With the assignment completed, I looked up at the clock and saw that it was nearly lunch time. Because the scholars were so excited about the Morse Code task it took me a couple minutes to get them settled down. As I was moving around the room getting the scholars to sit down MJ got my attention and told me that she would eat her lunch with the scholars so I could have my lunch break. When I stood next to her to thank her she said this to me, "you really did a nice job with that assignment." I told her "thanks," and then told the scholars to line up for lunch. As the scholars were lining up, FBG walked over to me, "I'll pick the scholars up after lunch and take them outside for recess so you can have a little break."
I know I've said this numerous times, "I work with a truly wonderful and talented teacher," but I don't think I've ever said this before. "I also work with two wonderful adults, MJ and FBG, who both stepped up in a big way to help me make it through the school day." I'm often asked why I keep doing what I do. I just gave you three reasons (names) why I've hung around this classroom for almost five years.
If my calculations are correct, there are fifty-seven days remaining in the school year and our classroom just added the eleventh scholar.

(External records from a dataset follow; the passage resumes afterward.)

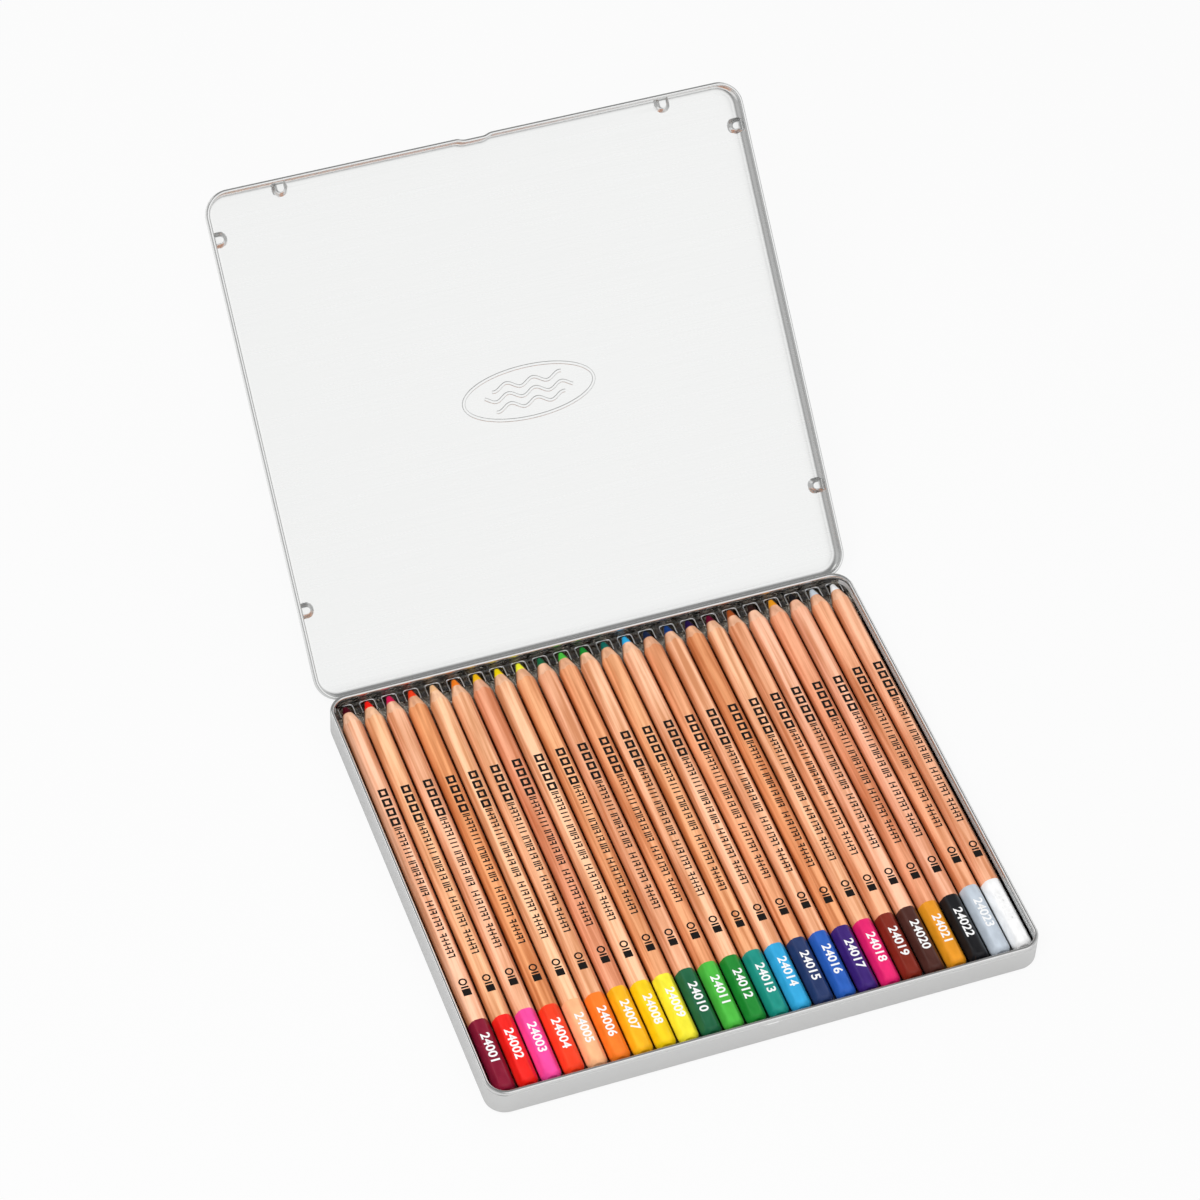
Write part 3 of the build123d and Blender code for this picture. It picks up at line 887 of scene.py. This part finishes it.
def lathe(name, place, radius, y, materials, slot, sharp_degrees, degrees=section_angle, **more):
    """A piece of the pencil at a place in the row, of rings along Y: x = middle + r cos(angle),
    z = axis + r sin(angle). A ring has one radius and y, or one for each point. Plates close the ends."""
    radius, y, angle = np.broadcast_arrays(radius, y, np.radians(degrees))
    points = np.stack([pencil_x[place] + radius * np.cos(angle), y, axis_z + radius * np.sin(angle)], axis=2)
    rings, sides_count = radius.shape
    faces = grid_faces(rings, sides_count, wrap_columns=True)
    ends = [np.arange(sides_count), (rings - 1) * sides_count + np.arange(sides_count)]
    return make_piece(
        name, points.reshape(-1, 3), faces, materials, f"pencil_{place + 1:02d}", slot, sharp_degrees,
        plates=ends, **more,
    )


corner_radius_here = hexagon(section_angle)
print("hexagon from", corner_radius_here.min().round(3), "to", corner_radius_here.max().round(3))

# %% [markdown]
# ## Cedar
#
# The barrels are clear-lacquered cedar, and no two have the same tone: some are pale peach, some
# orange, some nearly pink. The grain runs along the pencil as soft bands with short fine pores. Bands
# and pores are two noises drawn out along Y. The tone of each pencil is written into its mesh as a
# colour, so that one finish serves all of them. At mid height, where neighbours nearly touch, the
# wood turns a deeper brown. That is painted shade, standing in for the soft brown shade between real
# pencils. It is told by the height over the floor, and stays on a pencil that is lifted. The
# sharpened cone is the same wood without lacquer.


# %% Cedar, lacquered and bare
def cedar(name, lacquer):
    """The pencil's own tone, made deeper and paler by soft bands, deeper in short pores, and a deeper
    brown within 1.8 mm of the height of the pencils' axes: painted shade between neighbours."""
    material, tree, shader = finish_of(name)
    tone = add(tree, "ShaderNodeAttribute", attribute_name="tone").outputs["Color"]
    bands = streaks(tree, (1.9, 50, 1.9), 2.0)
    pores = streaks(tree, (0.22, 3.2, 0.22), 2.0)
    deep = blend_colours(tree, 1.0, tone, (0.72, 0.54, 0.40, 1), "MULTIPLY")
    pale = blend_colours(tree, 1.0, tone, (1.14, 1.16, 1.16, 1), "MULTIPLY")
    wood = blend_colours(tree, between(tree, bands, 0.0, 1.0, 0.34, 0.62), deep, pale)
    specks = between(tree, pores, 0.0, 0.30, 0.56, 0.78)
    wood = blend_colours(tree, specks, wood, deep)
    if not lacquer:
        wood = blend_colours(tree, 0.35, wood, (0.92, 0.64, 0.45, 1))
    place = add(tree, "ShaderNodeTexCoord").outputs["Object"]
    height = add(tree, "ShaderNodeSeparateXYZ", {0: place}).outputs["Z"]
    off_axis = calculate(tree, "ABSOLUTE", calculate(tree, "SUBTRACT", height, axis_z / 1000))
    # Painted shade: near the height of the axes, where neighbours nearly touch, the wood turns brown.
    painted_shade_brown = blend_colours(tree, 1.0, wood, (0.55, 0.36, 0.22, 1), "MULTIPLY")
    wood = blend_colours(tree, between(tree, off_axis, 0.0, 1.0, 0.0003, 0.0018), painted_shade_brown, wood)
    tree.links.new(wood, shader.inputs["Base Color"])
    shader.inputs["Specular IOR Level"].default_value = 0.25
    roughness = between(tree, pores, 0.30, 0.42) if lacquer else between(tree, pores, 0.62, 0.8)
    tree.links.new(roughness, shader.inputs["Roughness"])
    if lacquer:
        shader.inputs["Coat Weight"].default_value = 0.10
        shader.inputs["Coat Roughness"].default_value = 0.25
    bump(tree, shader, pores, 0.02, 0.35 if lacquer else 0.8)
    return material


cedar_lacquered = cedar("cedar_lacquered", True)
cedar_bare = cedar("cedar_bare", False)
tone_step = (0.15, 0.25, 0.20, 0.85, 0.10, 0.20, 0.75, 0.15, 0.60, 0.35, 0.70, 0.20,
             0.55, 0.15, 0.65, 0.30, 0.80, 0.25, 0.50, 0.20, 0.70, 0.35, 0.55, 0.30)
pinkness = (0.9, 0.2, 0.7, 0.0, 0.3, 0.4, 0.7, 0.4, 0.1, 0.6, 0.2, 0.5,
            0.1, 0.6, 0.3, 0.5, 0.1, 0.4, 0.5, 0.9, 0.6, 0.9, 0.5, 0.7)
light_cedar = np.array([0.96, 0.57, 0.32])
deep_cedar = np.array([0.77, 0.30, 0.115])
pink_shift = np.array([0.0, -0.015, 0.06])
print("cedar ready")

# %% [markdown]
# ## Barrels of wood
#
# The barrel runs from inside the dipped end to the cone. Each line along it ends where the hexagon
# meets the cone, which is further back at an edge than on a flat, and this draws the scallops. The
# cone's surface obeys radius = 0.3 times the distance from its apex, so one formula gives both.

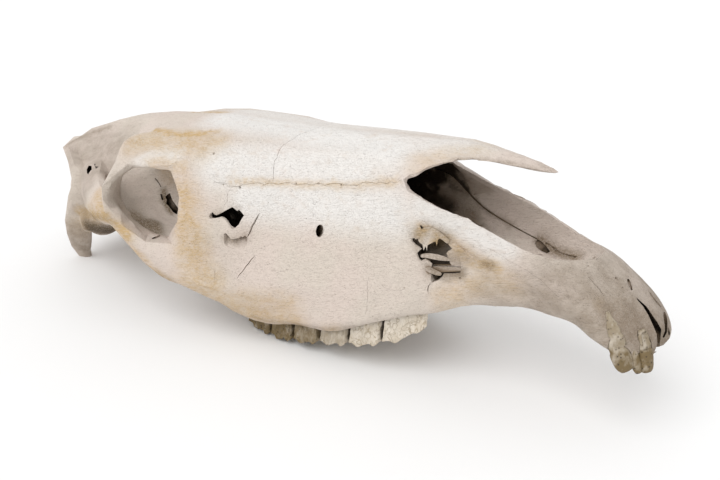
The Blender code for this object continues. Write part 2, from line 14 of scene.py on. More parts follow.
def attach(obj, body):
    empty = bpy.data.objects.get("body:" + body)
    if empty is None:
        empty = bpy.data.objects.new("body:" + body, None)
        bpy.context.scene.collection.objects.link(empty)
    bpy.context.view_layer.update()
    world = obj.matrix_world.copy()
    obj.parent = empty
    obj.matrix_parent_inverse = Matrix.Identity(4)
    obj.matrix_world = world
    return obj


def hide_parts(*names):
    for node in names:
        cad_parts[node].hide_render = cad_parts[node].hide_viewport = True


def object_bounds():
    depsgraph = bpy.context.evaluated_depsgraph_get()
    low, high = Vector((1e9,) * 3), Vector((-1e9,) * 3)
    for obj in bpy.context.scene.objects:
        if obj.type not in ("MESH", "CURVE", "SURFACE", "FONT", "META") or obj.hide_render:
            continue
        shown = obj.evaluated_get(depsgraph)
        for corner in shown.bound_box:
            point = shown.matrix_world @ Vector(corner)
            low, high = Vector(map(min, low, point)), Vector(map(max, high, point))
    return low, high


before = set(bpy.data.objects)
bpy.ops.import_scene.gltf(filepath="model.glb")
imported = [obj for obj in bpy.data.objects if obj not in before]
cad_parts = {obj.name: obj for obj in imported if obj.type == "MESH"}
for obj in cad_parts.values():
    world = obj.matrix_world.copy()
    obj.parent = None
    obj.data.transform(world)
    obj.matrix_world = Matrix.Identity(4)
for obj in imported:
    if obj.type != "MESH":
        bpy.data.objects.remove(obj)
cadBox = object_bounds()

mm = 0.001
rowShift = 78.6         # from the tables' zero to the frame's
root = "root"
boxGap = 0.02           # the pieces stay this far inside the solids' box
sides = {"right": 1, "left": -1}
mirrors = [np.array([1, side, 1]) for side in sides.values()]


# Lines, rings and solids

def curveThrough(rows, steps):
    # a Catmull-Rom curve through the rows
    rows = np.asarray(rows, float)
    ends = np.vstack([2 * rows[0] - rows[1], rows, 2 * rows[-1] - rows[-2]])
    t = np.arange(steps)[:, None] / steps
    found = []
    for i in range(len(rows) - 1):
        a, b, c, d = ends[i : i + 4]
        found.append(0.5 * (2 * b + (c - a) * t + (2 * a - 5 * b + 4 * c - d) * t * t
                            + (3 * b - a - 3 * c + d) * t ** 3))
    return np.vstack(found + [rows[-1:]])


def closedThrough(points, steps):
    points = np.asarray(points, float)
    around = np.vstack([points[-1], points, points[0], points[1]])
    return curveThrough(around, steps)[steps:-steps - 1]


def evenSteps(path, gap):
    # points along a path at even gaps
    path = np.asarray(path, float)
    run = np.concatenate([[0], np.cumsum(np.linalg.norm(np.diff(path, axis=0), axis=1))])
    count = max(2, int(run[-1] / gap) + 1)
    at = np.linspace(0, run[-1], count)
    return np.column_stack([np.interp(at, run, path[:, k]) for k in range(path.shape[1])])


def addObject(name, data):
    obj = bpy.data.objects.new(name, data)
    bpy.context.scene.collection.objects.link(obj)
    return obj


def meshObject(name, points, faces):
    mesh = bpy.data.meshes.new(name)
    mesh.from_pydata(np.asarray(points, float).tolist(), [], faces)
    bm = bmesh.new()
    bm.from_mesh(mesh)
    bmesh.ops.recalc_face_normals(bm, faces=bm.faces)
    bm.to_mesh(mesh)
    bm.free()
    return addObject(name, mesh)


def ringSolid(name, rings):
    # one ring bridged to the next, both ends closed; millimetres in, metres out
    rings = np.asarray(rings, float)
    count = rings.shape[1]
    faces = []
    for i in range(len(rings) - 1):
        for k in range(count):
            n = (k + 1) % count
            faces.append((i * count + k, i * count + n, (i + 1) * count + n, (i + 1) * count + k))
    faces.append(tuple(range(count)))
    faces.append(tuple(range((len(rings) - 1) * count, len(rings) * count)))
    return meshObject(name, rings.reshape(-1, 3) * mm, faces)


def loft(name, stations, along=6, around=4):
    # stations of (x, one half of the outline, from the top middle to the bottom middle)
    outlines = []
    for x, half in stations:
        half = np.asarray(half, float)
        whole = np.vstack([half, (half * [-1, 1])[-2:0:-1]])
        ring = closedThrough(whole, around)
        outlines.append(np.column_stack([np.full(len(ring), x), ring]).ravel())
    return ringSolid(name, curveThrough(outlines, along).reshape(-1, len(ring), 3))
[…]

That means two adults have been tasked with teaching eleven scholars in three different grade levels and at least five different academic levels. On Friday, after all the scholars had left for the day, Gnu and I sat down in the empty classroom. We talked about our classroom situation for a couple minutes and we came to the same conclusion. We are moving into survival mode for the remainder of the school year.
Quitting time. Thanks for following along. See you next week.
PS - I realize that saying WLnutt is difficult so I suggest you just call him Nutt. Is there is reason I used the unofficial prefix of WL? Yes! Am I going to tell you what it stands for? No!